Incident in the Israeli–Palestinian conflict

On 22 October 2014, a Palestinian rammed his car into a crowd of people waiting at the Ammunition Hill light rail station in the Sheikh Jarrah neighbourhood in East Jerusalem. The attack killed a three-month-old girl and a 22-year-old Ecuadorian potential convert to Judaism, and injured seven others. Police shot the driver of the vehicle as he fled the scene and he later died of his wounds.

==Attack==
A 21-year-old, Adbel-Rahman Shaloudi, from Silwan, is believed to have deliberately driven his father's car at high speed into the crowd waiting at a Jerusalem light rail station. Israel identified him as a Hamas member, and police spokesman Micky Rosenfeld stated that, "this was a terrorist attack. The driver ... is a resident of Silwan and has a terrorist background. He has served time in jail for terror activity." The driver was shot dead as he attempted to flee the scene.

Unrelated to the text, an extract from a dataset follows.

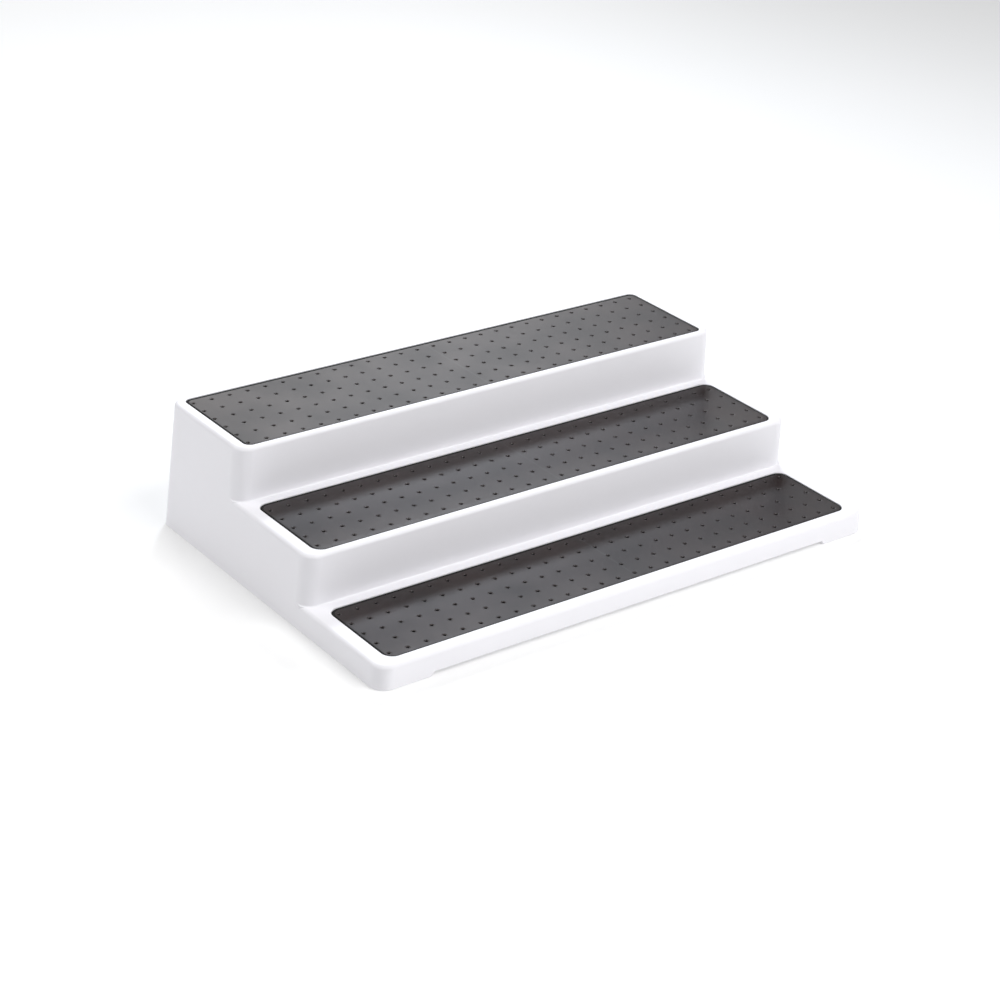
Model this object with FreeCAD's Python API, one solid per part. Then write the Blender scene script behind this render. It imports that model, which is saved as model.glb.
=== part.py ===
"""Tiered shelf riser: a one-piece stepped plastic shell, three soft mats set into its treads and
four soft foot pads.

Frame: +X along the treads, +Y from the low front tier to the tall back tier, +Z up.
The origin is at the centre of the footprint, on the surface that the riser stands on.
All lengths are in millimetres.
"""
import FreeCAD, Part
import math
import os

from FreeCAD import Vector

# ---------------------------------------------------------------- driving dimensions
WIDTH = 381.0            # outside, at the foot of the side walls
DEPTH = 241.0            # outside, at the foot of the front and back walls
WALL = 2.2               # the shell's wall
PAD_PROUD = 0.6          # how far the foot pads stand below the shell's lower edge

SIDE_SLOPE = 0.052       # how far the side walls lean in, per unit of height
BACK_SLOPE = 0.045       # the same for the back wall
RISER_SLOPE = 0.008      # the same for the front wall and the risers

CORNER_RADIUS = 9.5      # upright corners of every tier
RIM_RADIUS = 2.5         # rounded edge of each tread
COVE_RADIUS = 1.0        # hollow corner where a riser stands on the tread below

# Each tier: height of its tread, place of its front face at the shell's foot, front edge, depth and corner
# radius of its mat.
TIERS = {
    "bottom": dict(height=16.0, face=-DEPTH / 2, mat_front=-112.6, mat_depth=62.0, mat_corner=7.0),
    "middle": dict(height=49.2, face=-43.2, mat_front=-38.3, mat_depth=65.7, mat_corner=7.0),
    "top": dict(height=84.3, face=33.7, mat_front=38.0, mat_depth=73.7, mat_corner=4.5),
}
MAT_LENGTH = 358.2
MAT_THICKNESS = 2.0
MAT_SETBACK = 0.2        # the mat's top lies this far below the rim
MAT_EDGE_RADIUS = 0.5
MAT_CLEARANCE = 0.3      # all round, between the mat and the wall of its recess

FOOT_LENGTH = 36.0       # corner foot, along the front or back wall
SKIRT_LIFT = 2.6         # the wall between two feet stops this far above the shell's lower edge
SKIRT_BEVEL = 2.5        # slanted end of each foot

RIB_THICKNESS = 1.6
RIB_DEPTH = 6.0          # how far the ribs hang below the underside of a tread
RIB_COUNT = 5            # evenly spaced across the width

PAD_INSET = 14.0         # from the outside of the two walls to the pad's centre
PAD_RADIUS = 6.0
PAD_SEAT = 1.2           # depth of the round seat that holds the pad
STEM_RADIUS = 2.4
STEM_LENGTH = 6.0
BOSS_RADIUS = 8.0
BOSS_HEIGHT = 12.0
FIT_CLEARANCE = 0.1      # between a pad and its seat
LEVEL_TOLERANCE = 0.01   # an edge whose ends differ less in height is level
MARGIN = 1.0             # how far a cutting or searching solid reaches past what it is for

# ---------------------------------------------------------------- worked-out sizes
SHELL_FOOT = PAD_PROUD   # height of the shell's lower edge
RECESS_DEPTH = MAT_THICKNESS + MAT_SETBACK
HALF_WIDTH = WIDTH / 2
HALF_DEPTH = DEPTH / 2


def half_width_at(z):
    """Half of the outside width at height z."""
    return HALF_WIDTH - (z - SHELL_FOOT) * SIDE_SLOPE


def back_at(z):
    """Place of the back wall's outside at height z."""
    return HALF_DEPTH - (z - SHELL_FOOT) * BACK_SLOPE


def face_at(tier, z):
    """Place of a tier's front face at height z."""
    return tier["face"] + (z - SHELL_FOOT) * RISER_SLOPE


def hexahedron(low, high):
    """Solid between two level quadrilaterals, each given as its four corners in the same order."""
    sides = [[low[i], low[(i + 1) % 4], high[(i + 1) % 4], high[i]] for i in range(4)]
    shell = Part.Shell([Part.Face(Part.makePolygon(ring + ring[:1])) for ring in [low[::-1], high] + sides])
    shell.sewShape()
    return Part.Solid(shell)


def upright_edges(solid):
    """The edges that join two levels of a hexahedron."""
    return [e for e in solid.Edges if abs(e.Vertexes[0].Z - e.Vertexes[-1].Z) > LEVEL_TOLERANCE]


def edges_at_height(solid, z):
    """The edges that lie level at height z."""
    return [e for e in solid.Edges
            if max(abs(e.BoundBox.ZMin - z), abs(e.BoundBox.ZMax - z)) < LEVEL_TOLERANCE]


def block(tier, floor, top, inset):
    """A tier's tapering block between two heights, its walls moved inwards by inset, corners rounded."""
    def ring(z):
        x = half_width_at(z) - inset
        front, back = face_at(tier, z) + inset, back_at(z) - inset
        return [Vector(-x, front, z), Vector(x, front, z), Vector(x, back, z), Vector(-x, back, z)]
    solid = hexahedron(ring(floor), ring(top))
    return solid.makeFillet(CORNER_RADIUS - inset, upright_edges(solid))


def rounded_plate(x_half, front, back, bottom, top, radius):
    """A level plate with rounded corners."""
    plate = Part.makeBox(2 * x_half, back - front, top - bottom, Vector(-x_half, front, bottom))
    return plate.makeFillet(radius, upright_edges(plate))


def cove(tier, below):
    """The tier's block flared outwards where it stands on the tread below, cut flush with the walls."""
    z = below["height"]
    ground = Part.makeBox(3 * WIDTH, 3 * DEPTH, z - SHELL_FOOT,
                          Vector(-1.5 * WIDTH, -1.5 * DEPTH, SHELL_FOOT))
    standing = ground.fuse(block(tier, SHELL_FOOT, tier["height"], 0)).removeSplitter()
    front = face_at(tier, z)
    foot_edges = [e for e in edges_at_height(standing, z)
                  if e.BoundBox.YMin > front - MARGIN and e.BoundBox.YMax < HALF_DEPTH + MARGIN]
    flared = standing.makeFillet(COVE_RADIUS, foot_edges)
    reach = rounded_plate(half_width_at(z) + COVE_RADIUS, front - COVE_RADIUS, HALF_DEPTH,
                          SHELL_FOOT, z + 2 * COVE_RADIUS, CORNER_RADIUS + COVE_RADIUS)
    envelope = block(TIERS["bottom"], SHELL_FOOT, tier["height"], 0)
    return flared.common(reach).common(envelope)


def outer_form():
    """The shell's outside as one full solid."""
    tiers = list(TIERS.values())
    solids = []
    for tier in tiers:
        body = block(tier, SHELL_FOOT, tier["height"], 0)
        solids.append(body.makeFillet(RIM_RADIUS, edges_at_height(body, tier["height"])))
    for below, tier in zip(tiers, tiers[1:]):
        solids.append(cove(tier, below))
    return solids[0].fuse(solids[1:])


def recess(tier, grow, bottom, top):
    """The space that a tier's mat drops into, grown sideways by grow."""
    side = MAT_CLEARANCE + grow
    return rounded_plate(MAT_LENGTH / 2 + side, tier["mat_front"] - side,
                         tier["mat_front"] + tier["mat_depth"] + side, bottom, top, tier["mat_corner"] + side)


def hollow():
    """The open space under the shell, which steps up with the treads."""
    space = None
    for tier in TIERS.values():
        room = block(tier, SHELL_FOOT - WALL, tier["height"] - WALL, WALL)
        space = room if space is None else space.fuse(room)
    for tier in TIERS.values():
        floor = tier["height"] - RECESS_DEPTH
        space = space.cut(recess(tier, WALL, floor - WALL, tier["height"]))
    return space


def ribs(space):
    """Stiffening ribs from front to back that hang from the undersides of the treads."""
    ceiling_band = space.cut(space.translated(Vector(0, 0, -RIB_DEPTH)))
    spacing = WIDTH / (RIB_COUNT + 1)
    plates = []
    for i in range(RIB_COUNT):
        x = -HALF_WIDTH + spacing * (i + 1)
        plates.append(Part.makeBox(RIB_THICKNESS, DEPTH, TIERS["top"]["height"],
                                   Vector(x - RIB_THICKNESS / 2, -HALF_DEPTH, SHELL_FOOT)))
    return Part.makeCompound([ceiling_band.common(plate) for plate in plates])


def pad_places():
    """Name and centre of each of the four foot pads."""
    for y_name, y_sign in (("front", -1), ("rear", 1)):
        for x_name, x_sign in (("left", -1), ("right", 1)):
            centre = Vector(x_sign * (HALF_WIDTH - PAD_INSET), y_sign * (HALF_DEPTH - PAD_INSET), 0)
            yield y_name + "_" + x_name + "_foot_pad", centre


def pad_boss(centre):
    """The round boss that holds one foot pad, tied to the two walls of its corner."""
    boss = Part.makeCylinder(BOSS_RADIUS, BOSS_HEIGHT, centre + Vector(0, 0, SHELL_FOOT))
    for axis in (Vector(1, 0, 0), Vector(0, 1, 0)):
        outward = axis * math.copysign(1, centre.dot(axis))
        size = Vector(PAD_INSET, RIB_THICKNESS, 0) if axis.x else Vector(RIB_THICKNESS, PAD_INSET, 0)
        middle = centre + outward * (PAD_INSET / 2)
        corner = middle - size * 0.5 + Vector(0, 0, SHELL_FOOT)
        boss = boss.fuse(Part.makeBox(size.x, size.y, BOSS_HEIGHT, corner))
    return boss


def pad_solid(centre, grow):
    """A foot pad: a round disc with a stem above it. grow widens it into the seat that it fits."""
    seat_floor = SHELL_FOOT + PAD_SEAT
    disc = Part.makeCylinder(PAD_RADIUS + grow, seat_floor, centre)
    stem = Part.makeCylinder(STEM_RADIUS + grow, STEM_LENGTH + grow, centre + Vector(0, 0, seat_floor))
    return disc.fuse(stem).removeSplitter()


def skirt_notch(y_sign):
    """What is cut from the front or back wall between its two feet."""
    reach = HALF_WIDTH - FOOT_LENGTH
    top = SHELL_FOOT + SKIRT_LIFT
    outline = [(-reach, 0), (-reach + SKIRT_BEVEL, top), (reach - SKIRT_BEVEL, top), (reach, 0)]
    points = [Vector(x, 0, z) for x, z in outline]
    face = Part.Face(Part.makePolygon(points + points[:1]))
    thickness = 3 * WALL
    start = y_sign * (HALF_DEPTH - thickness)
    return face.extrude(Vector(0, 2 * thickness * y_sign, 0)).translated(Vector(0, start, 0))


def make_shell():
    """The one-piece shell with its recesses, hollow underside, ribs and pad seats."""
    outside = outer_form()
    space = hollow()
    shell = outside.cut(space)
    bosses = [pad_boss(centre).common(outside) for _, centre in pad_places()]
    shell = shell.fuse([ribs(space)] + bosses)
    cuts = [recess(tier, 0, tier["height"] - RECESS_DEPTH, tier["height"] + MARGIN)
            for tier in TIERS.values()]
    cuts += [pad_solid(centre, FIT_CLEARANCE) for _, centre in pad_places()]
    cuts += [skirt_notch(sign) for sign in (-1, 1)]
    return shell.cut(cuts).removeSplitter()


def make_mat(tier):
    """One soft mat, lying on the floor of its recess."""
    bottom = tier["height"] - RECESS_DEPTH
    plate = rounded_plate(MAT_LENGTH / 2, tier["mat_front"], tier["mat_front"] + tier["mat_depth"],
                          bottom, bottom + MAT_THICKNESS, tier["mat_corner"])
    return plate.makeFillet(MAT_EDGE_RADIUS, edges_at_height(plate, bottom + MAT_THICKNESS))


def make_parts():
    """Every piece by its name."""
    parts = {"shell": make_shell()}
    for name, tier in TIERS.items():
        parts[name + "_mat"] = make_mat(tier)
    for name, centre in pad_places():
        parts[name] = pad_solid(centre, 0)
    return parts


os.makedirs("parts", exist_ok=True)
for node, shape in make_parts().items():
    solid = shape.Solids[0] if len(shape.Solids) == 1 else shape
    print(node, "solids", len(shape.Solids), "valid", shape.isValid(), "volume", round(shape.Volume))
    solid.exportStep("parts/" + node + ".step")
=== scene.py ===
"""Looks of a tiered shelf riser: a white moulded shell, three dimpled grey mats and four foot pads.

Everything is in metres, in the frame of the CAD model: +X along the treads, +Y from the low front
tier to the tall back tier, +Z up, origin at the centre of the footprint.
"""
import math

import bmesh
import bpy
from mathutils import Euler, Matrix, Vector


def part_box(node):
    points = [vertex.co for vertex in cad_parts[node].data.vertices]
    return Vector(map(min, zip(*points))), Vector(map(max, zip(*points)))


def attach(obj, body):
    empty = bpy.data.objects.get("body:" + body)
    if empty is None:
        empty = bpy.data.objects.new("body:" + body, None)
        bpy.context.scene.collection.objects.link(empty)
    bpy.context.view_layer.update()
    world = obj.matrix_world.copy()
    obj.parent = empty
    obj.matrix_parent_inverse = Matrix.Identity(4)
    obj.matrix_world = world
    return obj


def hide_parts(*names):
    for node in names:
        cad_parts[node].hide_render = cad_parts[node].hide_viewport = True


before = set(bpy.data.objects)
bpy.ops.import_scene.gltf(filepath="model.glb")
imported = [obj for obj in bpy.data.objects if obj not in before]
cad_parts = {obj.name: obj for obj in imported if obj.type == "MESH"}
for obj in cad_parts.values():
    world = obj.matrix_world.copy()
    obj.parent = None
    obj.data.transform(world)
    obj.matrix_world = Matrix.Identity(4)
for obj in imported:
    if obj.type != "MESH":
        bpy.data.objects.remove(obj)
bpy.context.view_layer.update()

MM = 0.001

# ---------------------------------------------------------------- the mats' shapes
MAT_EDGE_RADIUS = 0.5 * MM
EDGE_STEPS = 4               # rings of faces round the edge
CORNER_STEPS = 6             # segments of each rounded corner
SIDE_STEPS = 6               # segments of each side of a dimple's cell
WELD = 0.001 * MM            # points nearer than this are one point

# Dimples stand in a grid, counted from the mat's left front corner.
PITCH_X = 12.885 * MM
PITCH_Y = 12.6 * MM
COLUMNS = 28

# A dimple's section from its lip inwards: distance from its centre, height over the mat's face.
DIMPLE = [
    (1.75 * MM, 0.0 * MM),
    (1.36 * MM, 0.0 * MM),
    (1.32 * MM, -0.04 * MM),
    (1.14 * MM, -0.24 * MM),
    (0.96 * MM, -0.44 * MM),
    (0.9 * MM, -0.8 * MM),
    (0.85 * MM, -1.2 * MM),
]
DIMPLE_DEPTH = 1.25 * MM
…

The attack is one in a series of violent Palestinian attacks on civilians in the summer and fall of 2014 being described by some as a new intifada.

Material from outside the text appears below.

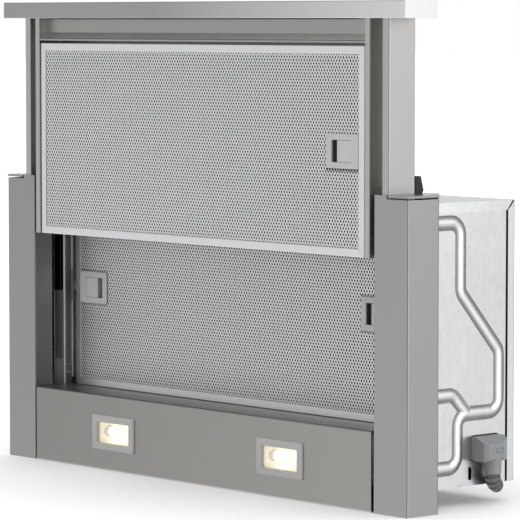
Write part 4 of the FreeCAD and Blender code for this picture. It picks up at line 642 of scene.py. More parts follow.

Family members of Adbel-Rahman Shaloudi believe that he had lost control of the car and the killing was not intentional. Ynet speculates, after conversations with his family, that his act was precipitated after hearing a false rumour on an Arabic-language radio station that Israeli police had entered the Al-Aqsa Mosque with their shoes not to arrest stone-throwers but in order to desecrate the shrine. On 14 November the order was given to demolish Shaloudi's home, and it was destroyed on 19 November, although pictures show that only his room, and not the whole house, was destroyed.

==Victims==
Chaya Zissel Braun was a 3-month-old, who held both American and Israeli citizenship. As her mother was exiting the train, the stroller was hit directly by the car, killing her instantly.

Karen Yemima Mosquera was a 22-year-old, a recent immigrant from Ecuador, who had come to Israel to explore Judaism, for a future conversion. She was critically injured during the attack and later died on 26 October. Her mother and sister traveled to Jerusalem to be with her in the hospital, her father joined them for the funeral.